FOOTLIGHT PARADE, THE FIGHTING 69TH, FORT APACHE
GUNGA DIN, THE GRAPES OF WRATH, GOING MY WAY, GIRL CRAZY, THE GLASS KEY, THE GREAT MCGINTY, GOLDEN BOY
HIGH SIERRA, HOLIDAY, HIS GIRL FRIDAY, HERE COMES MISTER JORDAN
IT’S A WONDERFUL LIFE, I WAS A MALE WAR BRIDE, I MARRIED A WITCH, THE INFORMER
J?
KEY LARGO
LITTLE WOMEN (obviously the black-and-white ‘30s one with Katherine Hepburn), THE LADY EVE
MORNING GLORY, A MAN’S CASTLE (early Spencer Tracy Depression realism), MY MAN GODFREY, THE MALTESE FALCON, MISTER DEEDS GOES TO TOWN, MISTER LUCKY, THE MAN WHO CAME TO DINNER, THE MIRACLE OF MORGAN’S CREEK, MY DARLING CLEMENTINE
NOW VOYAGER, NOTORIOUS
ONLY ANGELS HAVE WINGS
PORTRAIT OF JENNIE, THE PUBLIC ENEMY, THE PHILADELPHIA STORY, THE PLAINSMAN, THE PALM BEACH STORY, THE POSTMAN ALWAYS RINGS TWICE
Q?
RED RIVER
STAGECOACH, STAGE DOOR, SERGEANT YORK, SINCE YOU WENT AWAY, SO PROUDLY WE HAIL, THE SANDS OF IWO JIMA, STRIKE UP THE BAND, SULLIVAN’S TRAVELS, THE SHOP AROUND THE CORNER, SHADOW OF A DOUBT
TOPPER, TO HAVE AND HAVE NOT, THE THIN MAN, THE TREASURE OF THE SIERRA MADRE, THIS GUN FOR HIRE, THE TALK OF THE TOWN, THE THIRD MAN, A TREE GROWS IN BROOKLYN
U?
V?
THE WOMEN, WOMAN OF THE YEAR, WHITE HEAT
X?
YOU CAN’T TAKE IT WITH YOU, YANKEE DOODLE DANDY
ZIGFIELD GIRL

6 comments:

-K- said...

Yes, indeed. Many of my all-time favorite films are on this list. Treasure of Sierra Madre, My Man Godfrey, Body and Soul, The Maltese Falcon, The Man Who Came to Dinner..virtually all of them.

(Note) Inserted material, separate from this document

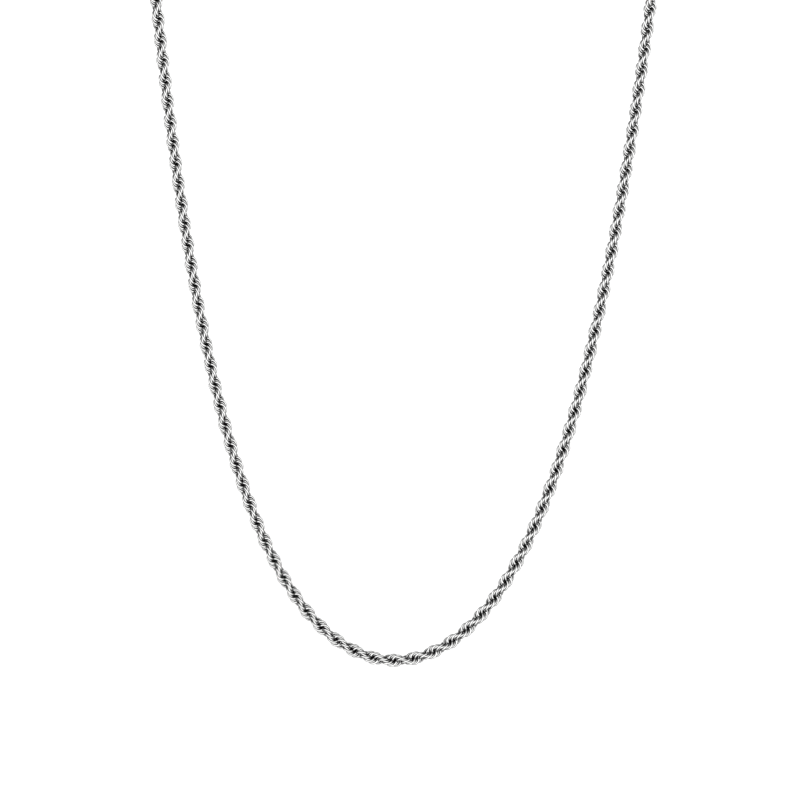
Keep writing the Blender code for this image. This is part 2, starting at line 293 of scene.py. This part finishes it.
def painted_reflection_cards(material, stops):
    """A painted reflection: a grey level that depends on how far the surface turns away from the eye."""
    facing = add_node(material, "ShaderNodeLayerWeight")
    cards = add_node(material, "ShaderNodeValToRGB")
    cards.color_ramp.interpolation = "EASE"
    ends = cards.color_ramp.elements
    ends[0].color = (*[stops[0][1]] * 3, 1.0)
    ends[1].color = (*[stops[-1][1]] * 3, 1.0)
    for share, level in stops[1:-1]:
        ends.new(share).color = (level, level, level, 1.0)
    material.node_tree.links.new(facing.outputs["Facing"], cards.inputs["Fac"])
    return cards.outputs["Color"]


def polished_metal(name, bright, painted_shade, roughness, scratch, recess_mm, mirror=FITTING_PAINTED_REFLECTION):
    """Polished metal with fine scratches, uneven polish, and painted shade that darkens the colour down in
    the recesses.
    """
    material = bpy.data.materials.new(name)
    material.use_nodes = True
    links = material.node_tree.links
    shader = material.node_tree.nodes["Principled BSDF"]
    shader.inputs["Metallic"].default_value = 1.0
    shader.inputs["Specular Tint"].default_value = (EDGE_LEVEL, EDGE_LEVEL, EDGE_LEVEL, 1.0)

    # Painted shade: where ambient occlusion finds a recess, the base colour turns towards the dark shade
    # colour
    occlusion = add_node(material, "ShaderNodeAmbientOcclusion", samples=8)
    occlusion.inputs["Distance"].default_value = recess_mm * MM
    open_share = ramp(material, occlusion.outputs["AO"], 0.0, 1.0, RECESS_FROM, RECESS_TO)
    blotch = ramp(material, noise(material, 0.6, 3), 0.0, 0.35)
    dull = add_node(material, "ShaderNodeMix", data_type="RGBA")
    dull.inputs["A"].default_value = (*bright, 1.0)
    dull.inputs["B"].default_value = (*[c * DULL_SHARE for c in bright], 1.0)
    links.new(blotch, dull.inputs["Factor"])
    colour = add_node(material, "ShaderNodeMix", data_type="RGBA")
    colour.inputs["A"].default_value = (*painted_shade, 1.0)
    links.new(open_share, colour.inputs["Factor"])
    links.new(dull.outputs["Result"], colour.inputs["B"])
    # Painted reflection: the colour is multiplied by a grey level that follows the angle to the eye
    mirrored = add_node(material, "ShaderNodeMix", data_type="RGBA", blend_type="MULTIPLY")
    mirrored.inputs["Factor"].default_value = 1.0
    links.new(colour.outputs["Result"], mirrored.inputs["A"])
    links.new(painted_reflection_cards(material, mirror), mirrored.inputs["B"])
    links.new(mirrored.outputs["Result"], shader.inputs["Base Color"])

    worn = ramp(material, noise(material, 2.5, 4), roughness * 0.7, roughness * 1.5)
    links.new(worn, shader.inputs["Roughness"])
    bump = add_node(material, "ShaderNodeBump")
    bump.inputs["Strength"].default_value = scratch
    bump.inputs["Distance"].default_value = SCRATCH_DEPTH
    links.new(noise(material, 9.0, 5, (1.0, 1.0, 0.12)), bump.inputs["Height"])
    links.new(bump.outputs["Normal"], shader.inputs["Normal"])
    return material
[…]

Intellectually I know I'm watching something shot on a Hollywood backlot, some just a few miles from here, yet I always feel I'm in the middle of a honest-to-God time-machine. There are just so many social, economic, cultural, political as well as timeless issues that are put out there that I feel that whatever's going on with me right now is really just part of something greater.

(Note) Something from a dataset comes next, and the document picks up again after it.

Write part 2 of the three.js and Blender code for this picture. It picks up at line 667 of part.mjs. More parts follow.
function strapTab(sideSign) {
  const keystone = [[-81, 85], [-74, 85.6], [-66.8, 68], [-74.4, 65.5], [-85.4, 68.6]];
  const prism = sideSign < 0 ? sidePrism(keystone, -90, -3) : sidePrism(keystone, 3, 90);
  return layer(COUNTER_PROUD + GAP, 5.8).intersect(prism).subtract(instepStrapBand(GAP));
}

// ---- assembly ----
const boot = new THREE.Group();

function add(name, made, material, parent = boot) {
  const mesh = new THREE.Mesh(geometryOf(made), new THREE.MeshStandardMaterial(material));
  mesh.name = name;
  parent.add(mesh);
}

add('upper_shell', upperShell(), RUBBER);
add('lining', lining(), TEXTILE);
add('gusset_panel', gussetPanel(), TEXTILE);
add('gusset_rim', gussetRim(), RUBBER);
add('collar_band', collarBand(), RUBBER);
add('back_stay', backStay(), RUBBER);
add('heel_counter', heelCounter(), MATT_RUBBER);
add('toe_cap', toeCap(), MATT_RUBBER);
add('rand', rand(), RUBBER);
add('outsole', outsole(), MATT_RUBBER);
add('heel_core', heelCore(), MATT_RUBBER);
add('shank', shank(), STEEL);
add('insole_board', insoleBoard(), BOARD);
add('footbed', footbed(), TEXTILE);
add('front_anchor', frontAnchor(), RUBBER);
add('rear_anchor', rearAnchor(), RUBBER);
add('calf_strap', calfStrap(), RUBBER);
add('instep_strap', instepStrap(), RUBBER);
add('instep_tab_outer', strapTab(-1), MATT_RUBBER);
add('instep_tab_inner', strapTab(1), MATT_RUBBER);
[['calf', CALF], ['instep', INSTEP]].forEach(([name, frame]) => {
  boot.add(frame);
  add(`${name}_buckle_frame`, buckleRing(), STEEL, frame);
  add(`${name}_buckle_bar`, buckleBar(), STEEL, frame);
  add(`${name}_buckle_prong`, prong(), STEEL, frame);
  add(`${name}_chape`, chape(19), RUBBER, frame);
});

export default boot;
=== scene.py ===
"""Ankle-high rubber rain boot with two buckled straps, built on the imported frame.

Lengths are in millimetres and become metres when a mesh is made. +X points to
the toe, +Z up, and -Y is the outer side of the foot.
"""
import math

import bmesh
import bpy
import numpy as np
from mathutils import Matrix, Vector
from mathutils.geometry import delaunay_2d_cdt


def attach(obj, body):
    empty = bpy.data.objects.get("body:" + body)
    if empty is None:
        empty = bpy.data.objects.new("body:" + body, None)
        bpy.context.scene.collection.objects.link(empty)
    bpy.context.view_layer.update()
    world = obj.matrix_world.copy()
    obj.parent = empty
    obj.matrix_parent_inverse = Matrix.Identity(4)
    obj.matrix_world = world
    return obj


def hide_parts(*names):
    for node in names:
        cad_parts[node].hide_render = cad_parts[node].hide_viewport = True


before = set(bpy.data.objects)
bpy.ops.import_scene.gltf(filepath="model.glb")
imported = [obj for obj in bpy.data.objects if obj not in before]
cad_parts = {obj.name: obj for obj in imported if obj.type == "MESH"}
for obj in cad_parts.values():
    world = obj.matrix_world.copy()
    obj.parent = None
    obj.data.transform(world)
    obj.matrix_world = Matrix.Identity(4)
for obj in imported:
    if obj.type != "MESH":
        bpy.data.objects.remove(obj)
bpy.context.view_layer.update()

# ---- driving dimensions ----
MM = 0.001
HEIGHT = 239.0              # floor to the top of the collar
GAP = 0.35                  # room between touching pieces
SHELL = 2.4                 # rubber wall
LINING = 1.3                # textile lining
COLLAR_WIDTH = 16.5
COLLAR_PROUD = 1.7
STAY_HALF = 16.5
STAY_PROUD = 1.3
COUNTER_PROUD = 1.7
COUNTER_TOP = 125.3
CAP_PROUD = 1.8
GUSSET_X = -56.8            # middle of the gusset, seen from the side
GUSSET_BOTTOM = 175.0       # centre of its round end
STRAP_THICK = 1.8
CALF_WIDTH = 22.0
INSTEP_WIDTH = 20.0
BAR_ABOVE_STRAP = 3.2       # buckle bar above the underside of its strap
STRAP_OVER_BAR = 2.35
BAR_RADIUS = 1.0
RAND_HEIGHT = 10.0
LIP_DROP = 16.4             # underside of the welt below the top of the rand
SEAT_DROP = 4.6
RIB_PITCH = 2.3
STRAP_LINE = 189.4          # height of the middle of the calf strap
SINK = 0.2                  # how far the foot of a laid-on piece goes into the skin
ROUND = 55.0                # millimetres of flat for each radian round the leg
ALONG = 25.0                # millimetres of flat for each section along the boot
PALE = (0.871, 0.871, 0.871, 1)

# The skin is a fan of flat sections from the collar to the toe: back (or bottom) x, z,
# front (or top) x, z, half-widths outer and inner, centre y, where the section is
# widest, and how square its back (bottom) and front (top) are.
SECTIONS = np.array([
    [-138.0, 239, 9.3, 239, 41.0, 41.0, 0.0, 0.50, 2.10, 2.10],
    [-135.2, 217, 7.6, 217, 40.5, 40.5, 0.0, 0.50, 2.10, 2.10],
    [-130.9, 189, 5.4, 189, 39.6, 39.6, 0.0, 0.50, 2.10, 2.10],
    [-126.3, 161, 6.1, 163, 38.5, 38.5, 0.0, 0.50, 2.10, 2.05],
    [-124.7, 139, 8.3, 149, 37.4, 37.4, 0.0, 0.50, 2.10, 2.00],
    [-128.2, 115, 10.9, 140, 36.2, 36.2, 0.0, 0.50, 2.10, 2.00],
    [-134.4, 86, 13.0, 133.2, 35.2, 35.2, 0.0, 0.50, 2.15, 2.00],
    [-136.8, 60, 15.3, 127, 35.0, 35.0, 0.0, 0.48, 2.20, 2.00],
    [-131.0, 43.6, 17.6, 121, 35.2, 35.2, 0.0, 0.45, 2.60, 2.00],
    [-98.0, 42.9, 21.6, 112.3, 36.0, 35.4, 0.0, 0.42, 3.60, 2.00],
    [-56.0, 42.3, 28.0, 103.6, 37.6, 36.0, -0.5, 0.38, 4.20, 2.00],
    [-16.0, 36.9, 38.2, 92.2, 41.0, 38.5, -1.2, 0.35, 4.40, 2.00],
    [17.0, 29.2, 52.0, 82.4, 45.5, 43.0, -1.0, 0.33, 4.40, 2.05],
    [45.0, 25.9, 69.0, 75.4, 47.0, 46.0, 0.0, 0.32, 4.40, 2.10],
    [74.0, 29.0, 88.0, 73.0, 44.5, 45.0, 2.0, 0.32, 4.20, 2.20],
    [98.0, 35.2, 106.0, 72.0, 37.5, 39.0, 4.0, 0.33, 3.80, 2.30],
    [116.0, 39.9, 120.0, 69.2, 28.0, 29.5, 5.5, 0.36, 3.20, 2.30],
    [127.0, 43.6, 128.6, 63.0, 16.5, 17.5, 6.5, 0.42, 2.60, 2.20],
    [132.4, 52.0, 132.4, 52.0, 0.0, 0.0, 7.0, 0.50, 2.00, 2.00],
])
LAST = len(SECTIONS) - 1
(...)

Lately I've been watching "Lifeboat" (just about the only Hitchcock film I enjoy) for these reasons. Love and death among eight people of various backgrounds. And when I want to watch something completely over the top from that era I watch "The Fountainhead."

Butch in Waukegan said...

I am partial to 40s and 50s film noir and B&W crime drama B films. One of reasons I enjoy them is the street scenes, cars, clothing (remember hats?) and hair styles bring back some of my earliest memories.

Lately I have taken to reading about the films and players on my lap top while watching the movie. Sometimes you find stories and incidents that remind one how we are connected to the past, that what makes us human hasn’t changed all that much.

A couple of months ago I saw again DOA. I became interested in one of the hoods, played by Neville Brand, whose toothy smile reminded me of Gary Bussey. Brand was a very interesting person: a native Iowan, war hero, a respected actor typecast as a bad guy, a voracious reader, a genuine nice guy, an alcoholic not at peace with himself.

Ed Baker said...

all day yesterday tcm Karloff movies or "v"
his forgettable

VOODOO ISLAND, 1957

The Beachcomber (Laughton)

and

for "U" how about The U-boat (Das Boot) ?


I could go on, but I just fell asleep!

RJ Eskow said...

One that's gotta be in there for me is "Sullivan's Travels." I'm sure I can think of many more ...

harryn said...

"yes, indeed." to quote K - great list, and though i'm just a tad younger, i've seen most of them - and it was an interesting time - in spite of the difficulties ...
one of the prominent differences i've been noticing is the difference in curiosity and possibilities - and the story telling ...
being offspring of the first generation here in the u.s. and having had uncles that fought in ww2 - i'd hear the stories of what it was like in the 'old' world and exotic places - and the idea that one day i might be able to go there - or actually see the sierra madre mountains, desert, etc ...
the world was brimming over with possibility - and not something to be feared or looked down upon - but respected ...
sometimes old songs and movies just give me that hopeful jubilation that i felt when i was a yute ...

Lally said...

LIFEBOAT, yeah. And SULLIVAN'S TRAVELS which is on the list RJ. And one I saw part of today and forgot (I've seen it several times before but can always watch it with the young James Stewart singing Cole Porter and the young Buddy Ebson dancing to him etc. I think it's called BORN TO DANCE (the real dancing is Elenor Powell, the best female dancer in terms of tap and athleticism although she relied too much on spins and sort of wacky and almost weird-looking high kicks). Ed you must have skipped reading the criteria for the list '40s & '50s black and wahits.